Homenageada pelo músico com a música “Love of my Life” (que teve até a sua
histórica interpretação no Rock In Rio 1985 retratada pelo filme), a inglesa de
origem humilde se mostra uma verdadeira guerreira, que conhecia Freddie de um
jeito que ninguém conhecia, e não o abandonou, mesmo o filme o propagando como um
mau marido, e ainda por cima adúltero. A confiança dela nele foi determinante
para que as coisas dessem certo, mesmo quando tudo conspirava contra.
Mas mesmo com uma forte biografia, há de se convir que o filme é mediano e por oras decepcionante. Não confundam a força de uma história com a maneira que um audiovisual a estrutura. Bem econômico no jeito de
focalizar determinados momentos, até mesmo porque alterou realidades e tinha um
princípio de ser um filme bem comportado e respeitoso com as famílias (o que é
um absurdo, por sinal), Bohemian Rhapsody fez com que as coisas
acontecessem rápidas demais, como a bissexualidade de Freddie, o surgimento das
canções, seu maior envolvimento com álcool e drogas, a descoberta da AIDS, as
traições sofridas e seu retorno ao convívio familiar – tais fatos são um
retrato do que o filme estava disposto a ser, até chegar em seus vinte minutos
finais.
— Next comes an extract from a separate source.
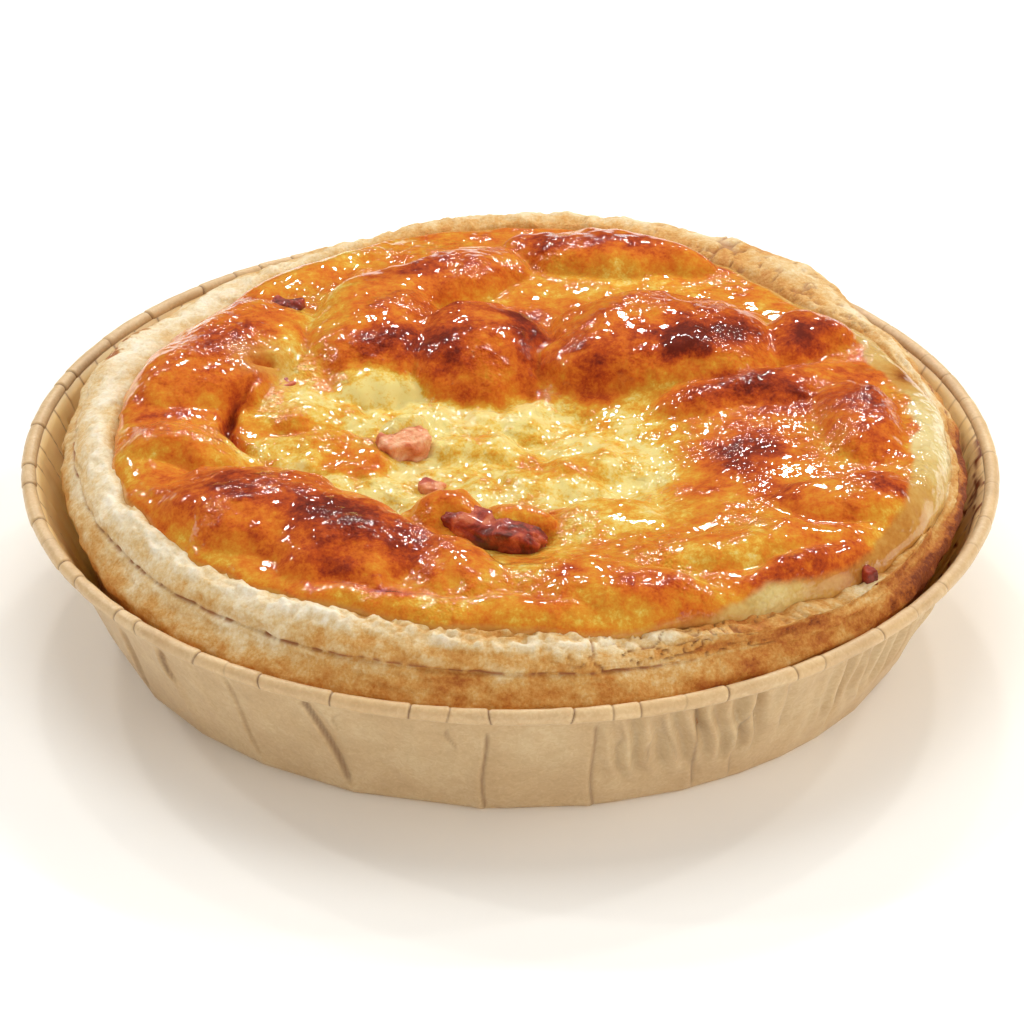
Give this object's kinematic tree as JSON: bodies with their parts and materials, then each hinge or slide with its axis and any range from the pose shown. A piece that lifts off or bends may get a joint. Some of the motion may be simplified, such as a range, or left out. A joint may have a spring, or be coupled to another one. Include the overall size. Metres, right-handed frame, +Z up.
{
  "type": "quiche",
  "caption": "Individual quiche in its pleated kraft paper case: laminated pastry rim, puffed glossy egg and cheese custard, bacon showing through. A baked dish to serve.",
  "frame": {"origin": "centre of the paper case's flat base, on the surface it stands on", "axes": "+Z up, -Y towards the side shown nearest in the picture, +X to its right"},
  "size_m": [0.14, 0.14, 0.036],
  "materials": {
    "paper": "uncoated kraft baking paper, pleated and rolled at the rim, greasy inside",
    "pastry": "laminated butter pastry, baked pale and floury on the lip and golden brown on the side",
    "custard": "puffed egg, cream and cheese custard with a glossy browned skin over a pale yellow middle",
    "bacon": "cured smoked bacon cubes, moist and browned"
  },
  "bodies": {
    "root": {"paper_case": "paper", "pastry_crust": "pastry", "custard": "custard", "bacon_front": "bacon", "bacon_middle": "bacon", "bacon_small": "bacon", "bacon_back": "bacon", "bacon_east": "bacon", "bacon_west": "bacon"}
  },
  "joints": []
}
Foi aí que pretensiosamente, a obra se volta ao espetáculo Live AID (um
marco na história britânica) e todo o drama que quase tirou o Queen do show,
para na hora, o filme, com direito a uma arrepiante passagem aérea sobre um
público de mais de 100 mil pessoas concebidas de maneira digital, monta de
maneira forte e emocionante a íntegra da apresentação de Freddie Mercury, onde
o público (inclusive eu, não nego) acaba tendo a mesma reação que Mary Austin
teve, após o "We Are The Champions".
É uma pena que Bohemian
Rhapsody só tenha tido o seu ápice no final, quando o resto do filmes foi
puramente convencional, sem sentimentos, apesar da impressionante atuação de
Rami Malek (cotado ao Oscar 2019 por este filme). Agora já foi! Freddie Mercury
já tem o filme de sua vida, condenado a um esquecimento rápido, mas uma coisa é
fato: mesmo que fosse uma obra-prima, ainda assim seria menor que o cantor, que
consegue ser gigante diante de qualquer homenagem que outrem quer lhe prestar.